◆ Exercise aim ◆
Your task is to output the data exactly as it stands.

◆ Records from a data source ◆
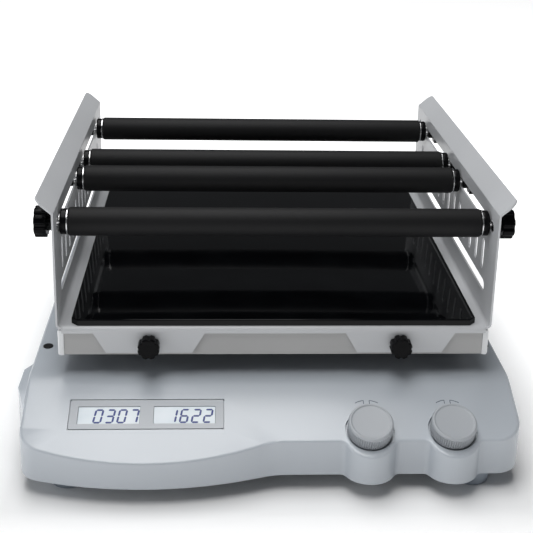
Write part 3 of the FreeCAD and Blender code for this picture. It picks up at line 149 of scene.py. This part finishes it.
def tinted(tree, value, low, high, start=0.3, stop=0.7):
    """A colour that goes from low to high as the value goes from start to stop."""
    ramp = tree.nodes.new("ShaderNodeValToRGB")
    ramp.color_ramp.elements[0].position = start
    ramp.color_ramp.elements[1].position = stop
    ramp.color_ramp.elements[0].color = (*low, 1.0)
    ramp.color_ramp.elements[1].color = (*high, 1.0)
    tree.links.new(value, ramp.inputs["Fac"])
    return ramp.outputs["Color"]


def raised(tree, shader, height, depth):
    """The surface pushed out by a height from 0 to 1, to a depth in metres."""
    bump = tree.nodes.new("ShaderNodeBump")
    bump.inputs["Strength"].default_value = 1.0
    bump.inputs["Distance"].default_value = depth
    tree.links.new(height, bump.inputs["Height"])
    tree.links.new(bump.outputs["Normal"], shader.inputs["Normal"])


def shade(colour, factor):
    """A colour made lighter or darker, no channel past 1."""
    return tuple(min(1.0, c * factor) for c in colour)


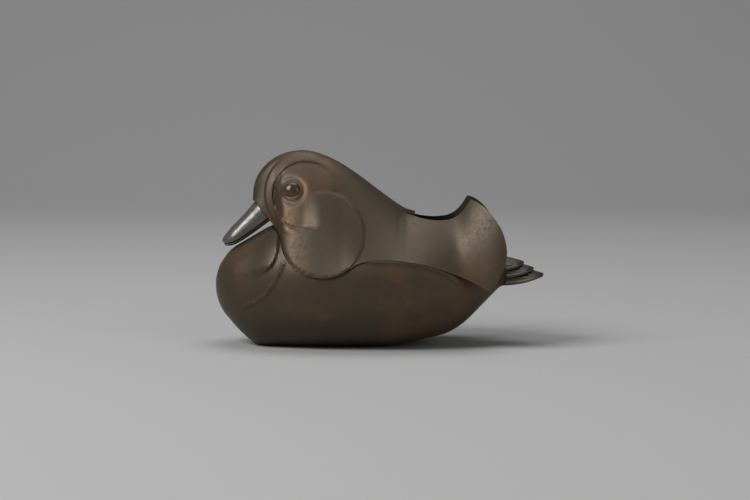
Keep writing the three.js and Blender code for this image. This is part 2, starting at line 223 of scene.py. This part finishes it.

◆ Exercise answer ◆
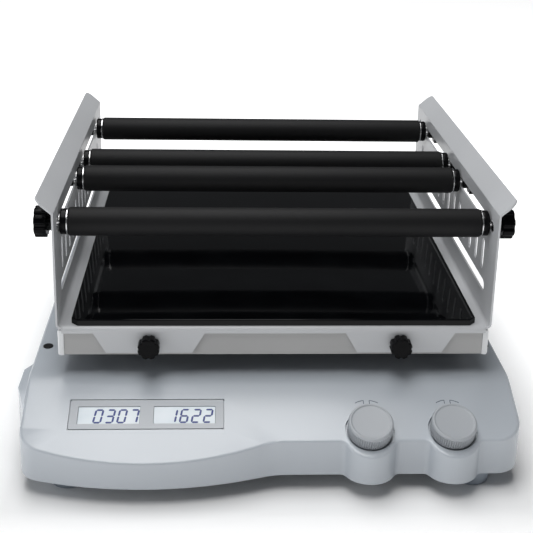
Write part 3 of the FreeCAD and Blender code for this picture. It picks up at line 149 of scene.py. This part finishes it.
def tinted(tree, value, low, high, start=0.3, stop=0.7):
    """A colour that goes from low to high as the value goes from start to stop."""
    ramp = tree.nodes.new("ShaderNodeValToRGB")
    ramp.color_ramp.elements[0].position = start
    ramp.color_ramp.elements[1].position = stop
    ramp.color_ramp.elements[0].color = (*low, 1.0)
    ramp.color_ramp.elements[1].color = (*high, 1.0)
    tree.links.new(value, ramp.inputs["Fac"])
    return ramp.outputs["Color"]


def raised(tree, shader, height, depth):
    """The surface pushed out by a height from 0 to 1, to a depth in metres."""
    bump = tree.nodes.new("ShaderNodeBump")
    bump.inputs["Strength"].default_value = 1.0
    bump.inputs["Distance"].default_value = depth
    tree.links.new(height, bump.inputs["Height"])
    tree.links.new(bump.outputs["Normal"], shader.inputs["Normal"])


def shade(colour, factor):
    """A colour made lighter or darker, no channel past 1."""
    return tuple(min(1.0, c * factor) for c in colour)


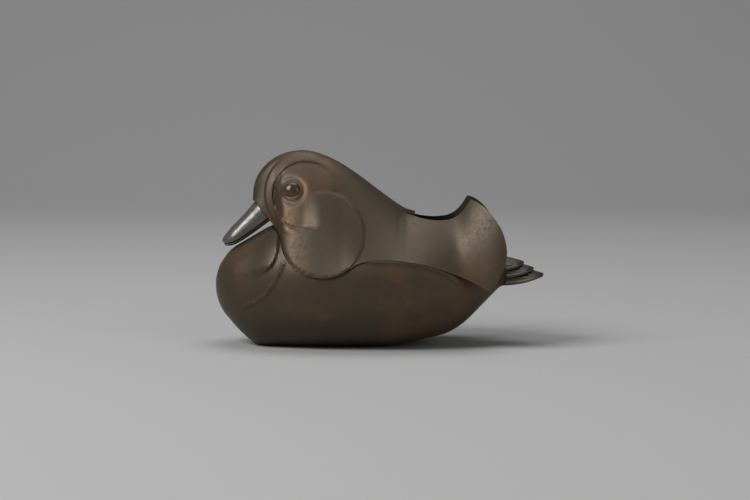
Keep writing the three.js and Blender code for this image. This is part 2, starting at line 223 of scene.py. This part finishes it.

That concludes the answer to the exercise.